Locate each line containing the string "names" and copy it out.
>> BEGIN Collected data
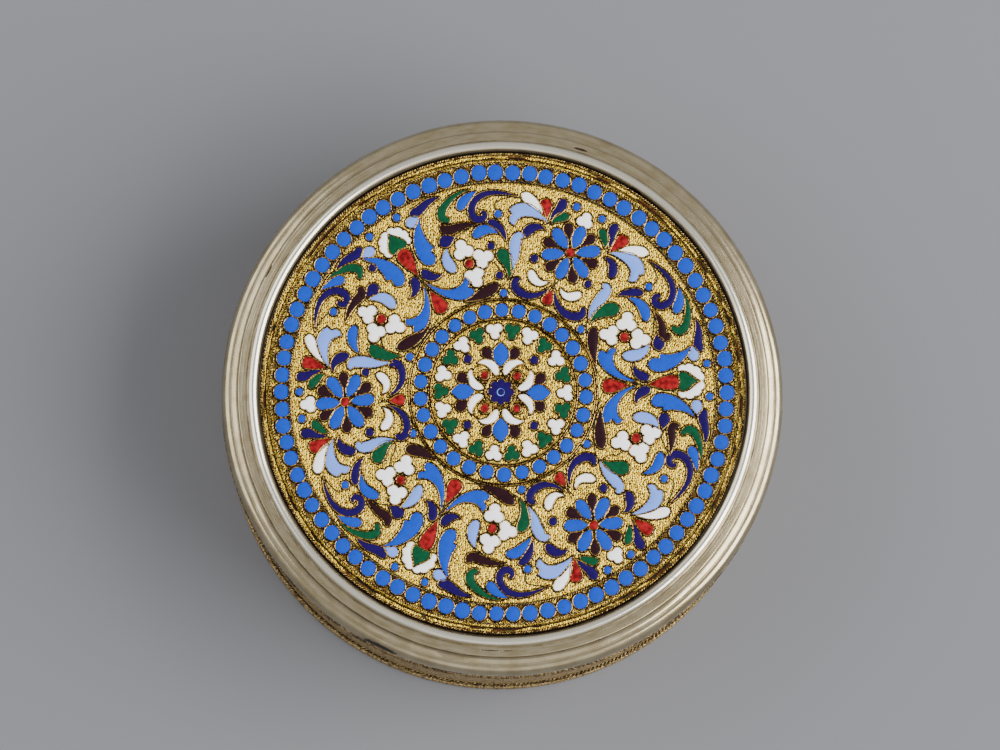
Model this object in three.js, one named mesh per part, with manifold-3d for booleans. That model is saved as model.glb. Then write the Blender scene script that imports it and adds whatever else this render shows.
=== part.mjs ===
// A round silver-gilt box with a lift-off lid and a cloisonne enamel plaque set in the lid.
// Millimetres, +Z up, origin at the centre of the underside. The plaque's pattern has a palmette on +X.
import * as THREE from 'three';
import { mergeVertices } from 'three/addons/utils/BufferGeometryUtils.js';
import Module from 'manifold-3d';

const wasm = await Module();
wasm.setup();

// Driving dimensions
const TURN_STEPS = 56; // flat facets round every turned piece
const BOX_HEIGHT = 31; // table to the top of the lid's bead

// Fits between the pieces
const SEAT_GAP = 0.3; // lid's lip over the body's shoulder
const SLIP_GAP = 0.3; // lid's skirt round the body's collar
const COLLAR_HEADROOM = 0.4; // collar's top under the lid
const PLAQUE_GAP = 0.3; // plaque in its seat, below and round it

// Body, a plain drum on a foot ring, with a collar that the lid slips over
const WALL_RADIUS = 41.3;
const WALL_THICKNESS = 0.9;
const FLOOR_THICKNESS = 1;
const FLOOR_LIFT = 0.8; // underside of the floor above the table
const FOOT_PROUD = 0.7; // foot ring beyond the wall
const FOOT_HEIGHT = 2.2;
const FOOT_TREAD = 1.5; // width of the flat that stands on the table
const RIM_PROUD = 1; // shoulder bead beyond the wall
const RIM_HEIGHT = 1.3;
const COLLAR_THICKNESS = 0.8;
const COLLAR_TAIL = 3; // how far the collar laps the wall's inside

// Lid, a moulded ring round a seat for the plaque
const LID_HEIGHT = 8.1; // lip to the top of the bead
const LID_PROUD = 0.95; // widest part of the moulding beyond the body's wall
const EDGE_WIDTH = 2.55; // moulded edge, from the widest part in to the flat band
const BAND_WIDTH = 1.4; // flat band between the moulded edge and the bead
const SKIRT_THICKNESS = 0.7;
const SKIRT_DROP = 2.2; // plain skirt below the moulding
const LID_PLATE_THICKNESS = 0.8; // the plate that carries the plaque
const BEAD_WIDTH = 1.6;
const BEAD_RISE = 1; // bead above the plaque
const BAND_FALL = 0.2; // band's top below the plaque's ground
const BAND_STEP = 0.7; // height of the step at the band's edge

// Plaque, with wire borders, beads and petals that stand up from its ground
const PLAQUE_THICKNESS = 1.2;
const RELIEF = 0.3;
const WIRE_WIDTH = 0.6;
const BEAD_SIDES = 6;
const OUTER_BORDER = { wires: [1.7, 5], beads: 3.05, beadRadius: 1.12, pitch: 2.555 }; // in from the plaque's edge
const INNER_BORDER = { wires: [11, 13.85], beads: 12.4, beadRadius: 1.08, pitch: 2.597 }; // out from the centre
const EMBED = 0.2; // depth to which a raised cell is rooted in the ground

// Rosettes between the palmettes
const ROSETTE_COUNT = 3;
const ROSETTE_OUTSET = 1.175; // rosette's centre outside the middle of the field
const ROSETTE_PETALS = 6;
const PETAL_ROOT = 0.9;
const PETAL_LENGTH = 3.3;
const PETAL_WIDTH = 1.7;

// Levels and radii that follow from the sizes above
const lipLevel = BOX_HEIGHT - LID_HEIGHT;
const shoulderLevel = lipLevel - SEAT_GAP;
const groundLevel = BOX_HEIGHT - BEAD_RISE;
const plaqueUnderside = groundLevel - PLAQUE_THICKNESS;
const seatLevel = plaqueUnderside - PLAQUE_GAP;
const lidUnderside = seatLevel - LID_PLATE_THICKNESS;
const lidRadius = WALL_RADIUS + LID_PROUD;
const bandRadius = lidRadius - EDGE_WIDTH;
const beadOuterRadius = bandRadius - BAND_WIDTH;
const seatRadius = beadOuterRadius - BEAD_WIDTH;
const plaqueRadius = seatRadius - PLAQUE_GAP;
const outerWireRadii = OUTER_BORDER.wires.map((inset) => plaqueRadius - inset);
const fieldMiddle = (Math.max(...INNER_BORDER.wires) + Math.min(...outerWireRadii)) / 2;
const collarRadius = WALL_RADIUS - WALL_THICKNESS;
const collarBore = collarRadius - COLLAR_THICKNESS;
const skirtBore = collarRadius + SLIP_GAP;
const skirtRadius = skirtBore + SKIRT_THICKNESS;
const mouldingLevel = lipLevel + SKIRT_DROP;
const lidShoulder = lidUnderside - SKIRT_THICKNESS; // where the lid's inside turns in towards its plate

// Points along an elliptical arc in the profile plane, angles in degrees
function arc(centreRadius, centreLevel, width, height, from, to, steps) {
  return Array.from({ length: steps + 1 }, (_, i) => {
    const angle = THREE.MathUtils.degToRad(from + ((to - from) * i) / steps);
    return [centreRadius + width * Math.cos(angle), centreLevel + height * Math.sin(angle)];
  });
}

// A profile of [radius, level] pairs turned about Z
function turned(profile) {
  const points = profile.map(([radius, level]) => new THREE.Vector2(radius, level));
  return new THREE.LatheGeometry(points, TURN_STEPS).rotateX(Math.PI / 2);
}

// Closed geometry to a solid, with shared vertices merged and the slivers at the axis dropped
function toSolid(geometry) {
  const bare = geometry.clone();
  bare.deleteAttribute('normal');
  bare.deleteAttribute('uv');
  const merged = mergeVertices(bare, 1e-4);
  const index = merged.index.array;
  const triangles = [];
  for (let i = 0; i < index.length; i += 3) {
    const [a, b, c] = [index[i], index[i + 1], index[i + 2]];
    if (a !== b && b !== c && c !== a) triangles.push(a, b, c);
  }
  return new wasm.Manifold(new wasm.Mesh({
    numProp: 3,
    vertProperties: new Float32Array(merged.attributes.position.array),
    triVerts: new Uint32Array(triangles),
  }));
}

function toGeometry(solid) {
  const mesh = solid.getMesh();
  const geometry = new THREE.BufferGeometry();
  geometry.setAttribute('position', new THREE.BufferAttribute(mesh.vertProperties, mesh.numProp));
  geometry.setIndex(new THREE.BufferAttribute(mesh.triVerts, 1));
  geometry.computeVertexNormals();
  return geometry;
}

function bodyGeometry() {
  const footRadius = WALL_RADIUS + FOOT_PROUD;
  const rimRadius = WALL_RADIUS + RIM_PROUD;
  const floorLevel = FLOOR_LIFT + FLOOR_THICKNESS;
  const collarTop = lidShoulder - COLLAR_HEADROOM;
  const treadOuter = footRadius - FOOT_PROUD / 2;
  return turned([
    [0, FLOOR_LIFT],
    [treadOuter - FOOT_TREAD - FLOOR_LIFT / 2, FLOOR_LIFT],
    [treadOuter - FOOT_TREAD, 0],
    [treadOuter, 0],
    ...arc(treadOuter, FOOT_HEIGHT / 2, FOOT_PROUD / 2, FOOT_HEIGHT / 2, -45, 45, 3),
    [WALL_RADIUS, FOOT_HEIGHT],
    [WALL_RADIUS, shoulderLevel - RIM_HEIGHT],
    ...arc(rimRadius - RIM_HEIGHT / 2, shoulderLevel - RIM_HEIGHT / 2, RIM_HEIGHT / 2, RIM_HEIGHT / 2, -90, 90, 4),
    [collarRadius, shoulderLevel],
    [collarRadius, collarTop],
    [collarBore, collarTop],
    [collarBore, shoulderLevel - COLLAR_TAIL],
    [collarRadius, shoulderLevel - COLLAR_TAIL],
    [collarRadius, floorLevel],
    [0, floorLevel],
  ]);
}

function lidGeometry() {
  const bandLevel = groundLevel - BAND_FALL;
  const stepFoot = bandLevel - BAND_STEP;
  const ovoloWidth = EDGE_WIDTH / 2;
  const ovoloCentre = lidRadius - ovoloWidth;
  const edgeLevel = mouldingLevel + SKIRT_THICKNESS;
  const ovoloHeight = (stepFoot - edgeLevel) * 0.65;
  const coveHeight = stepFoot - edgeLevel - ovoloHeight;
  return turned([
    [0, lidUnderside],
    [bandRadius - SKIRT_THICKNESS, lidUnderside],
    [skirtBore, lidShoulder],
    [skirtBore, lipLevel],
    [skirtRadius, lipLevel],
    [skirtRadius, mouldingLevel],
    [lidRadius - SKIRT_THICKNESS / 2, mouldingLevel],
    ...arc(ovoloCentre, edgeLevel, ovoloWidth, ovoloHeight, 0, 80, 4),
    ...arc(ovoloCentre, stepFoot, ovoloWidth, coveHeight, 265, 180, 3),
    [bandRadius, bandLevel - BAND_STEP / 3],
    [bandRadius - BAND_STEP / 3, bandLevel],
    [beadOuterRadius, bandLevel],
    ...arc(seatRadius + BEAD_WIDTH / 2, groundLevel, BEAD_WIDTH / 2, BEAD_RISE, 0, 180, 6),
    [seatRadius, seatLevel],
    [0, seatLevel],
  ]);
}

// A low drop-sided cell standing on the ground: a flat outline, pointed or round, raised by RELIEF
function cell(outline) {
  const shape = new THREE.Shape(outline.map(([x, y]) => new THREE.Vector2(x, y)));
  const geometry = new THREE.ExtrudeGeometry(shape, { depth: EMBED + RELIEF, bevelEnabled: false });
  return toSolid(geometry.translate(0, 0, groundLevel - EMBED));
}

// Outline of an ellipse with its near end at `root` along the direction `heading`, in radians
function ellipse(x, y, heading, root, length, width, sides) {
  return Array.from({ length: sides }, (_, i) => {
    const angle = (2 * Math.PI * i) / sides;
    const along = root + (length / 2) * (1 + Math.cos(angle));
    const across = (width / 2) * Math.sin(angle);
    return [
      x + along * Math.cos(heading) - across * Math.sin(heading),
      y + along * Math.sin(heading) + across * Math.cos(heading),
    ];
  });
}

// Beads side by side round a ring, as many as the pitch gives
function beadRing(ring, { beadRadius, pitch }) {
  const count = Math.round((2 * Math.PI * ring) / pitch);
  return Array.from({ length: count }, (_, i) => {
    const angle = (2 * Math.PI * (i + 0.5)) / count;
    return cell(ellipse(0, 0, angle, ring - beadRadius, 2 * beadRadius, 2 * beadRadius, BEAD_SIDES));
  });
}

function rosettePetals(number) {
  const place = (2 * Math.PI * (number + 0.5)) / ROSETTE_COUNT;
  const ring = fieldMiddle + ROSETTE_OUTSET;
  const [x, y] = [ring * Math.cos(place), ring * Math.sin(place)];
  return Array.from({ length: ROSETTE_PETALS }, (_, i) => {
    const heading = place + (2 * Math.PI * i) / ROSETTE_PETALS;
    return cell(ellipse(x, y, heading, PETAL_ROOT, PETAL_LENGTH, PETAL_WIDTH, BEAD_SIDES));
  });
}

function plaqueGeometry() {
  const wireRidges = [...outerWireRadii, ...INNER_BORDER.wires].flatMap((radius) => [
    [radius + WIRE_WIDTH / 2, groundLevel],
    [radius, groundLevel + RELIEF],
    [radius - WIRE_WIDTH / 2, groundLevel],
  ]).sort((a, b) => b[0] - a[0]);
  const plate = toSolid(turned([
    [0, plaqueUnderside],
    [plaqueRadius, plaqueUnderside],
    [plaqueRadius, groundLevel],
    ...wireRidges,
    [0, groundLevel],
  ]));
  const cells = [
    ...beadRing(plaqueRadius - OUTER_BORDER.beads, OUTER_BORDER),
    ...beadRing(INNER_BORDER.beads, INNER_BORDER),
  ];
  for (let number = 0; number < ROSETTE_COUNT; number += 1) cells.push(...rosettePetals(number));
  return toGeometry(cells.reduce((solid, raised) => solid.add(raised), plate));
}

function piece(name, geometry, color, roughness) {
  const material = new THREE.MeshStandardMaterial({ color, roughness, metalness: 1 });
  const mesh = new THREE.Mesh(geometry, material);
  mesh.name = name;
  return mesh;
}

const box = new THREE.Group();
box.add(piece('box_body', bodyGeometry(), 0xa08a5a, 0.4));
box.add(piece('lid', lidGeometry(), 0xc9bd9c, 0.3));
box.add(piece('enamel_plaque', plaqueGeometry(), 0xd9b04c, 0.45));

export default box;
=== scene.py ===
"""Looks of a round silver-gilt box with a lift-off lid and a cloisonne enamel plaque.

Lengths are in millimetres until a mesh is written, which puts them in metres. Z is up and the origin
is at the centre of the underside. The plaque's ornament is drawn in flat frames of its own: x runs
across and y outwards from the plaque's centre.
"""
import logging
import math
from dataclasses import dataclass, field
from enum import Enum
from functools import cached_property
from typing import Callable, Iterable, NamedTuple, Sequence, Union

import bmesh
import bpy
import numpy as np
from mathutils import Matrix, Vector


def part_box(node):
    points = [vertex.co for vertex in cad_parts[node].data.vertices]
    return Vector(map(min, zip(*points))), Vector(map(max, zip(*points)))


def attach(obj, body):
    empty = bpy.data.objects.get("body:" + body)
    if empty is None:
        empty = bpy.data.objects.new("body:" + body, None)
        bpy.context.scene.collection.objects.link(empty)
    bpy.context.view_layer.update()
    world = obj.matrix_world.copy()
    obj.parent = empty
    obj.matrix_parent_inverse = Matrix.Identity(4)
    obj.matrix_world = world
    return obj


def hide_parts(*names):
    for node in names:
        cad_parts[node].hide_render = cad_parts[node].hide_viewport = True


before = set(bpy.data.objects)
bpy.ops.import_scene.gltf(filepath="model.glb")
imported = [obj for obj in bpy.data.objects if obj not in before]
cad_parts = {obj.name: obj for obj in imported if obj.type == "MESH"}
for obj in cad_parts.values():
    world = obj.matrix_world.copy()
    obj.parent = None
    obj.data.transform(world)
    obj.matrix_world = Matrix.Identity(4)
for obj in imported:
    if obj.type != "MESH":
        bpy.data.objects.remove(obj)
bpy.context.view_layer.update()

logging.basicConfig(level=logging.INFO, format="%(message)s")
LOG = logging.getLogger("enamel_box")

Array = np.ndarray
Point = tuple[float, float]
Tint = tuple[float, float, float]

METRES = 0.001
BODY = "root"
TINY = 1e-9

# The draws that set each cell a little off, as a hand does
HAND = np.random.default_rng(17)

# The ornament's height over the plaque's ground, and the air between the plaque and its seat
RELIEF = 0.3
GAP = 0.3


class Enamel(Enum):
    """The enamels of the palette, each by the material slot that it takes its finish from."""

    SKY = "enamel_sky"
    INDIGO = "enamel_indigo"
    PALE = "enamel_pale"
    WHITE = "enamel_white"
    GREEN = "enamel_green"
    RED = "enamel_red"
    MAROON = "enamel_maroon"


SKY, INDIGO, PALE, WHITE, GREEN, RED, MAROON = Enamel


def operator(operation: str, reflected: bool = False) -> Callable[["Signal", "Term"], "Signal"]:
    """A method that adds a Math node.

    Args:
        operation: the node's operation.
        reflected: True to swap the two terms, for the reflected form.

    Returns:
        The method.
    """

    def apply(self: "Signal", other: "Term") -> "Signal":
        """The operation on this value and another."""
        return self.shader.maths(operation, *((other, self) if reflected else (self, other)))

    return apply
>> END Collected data
**Complete response**
def hide_parts(*names):
    for node in names:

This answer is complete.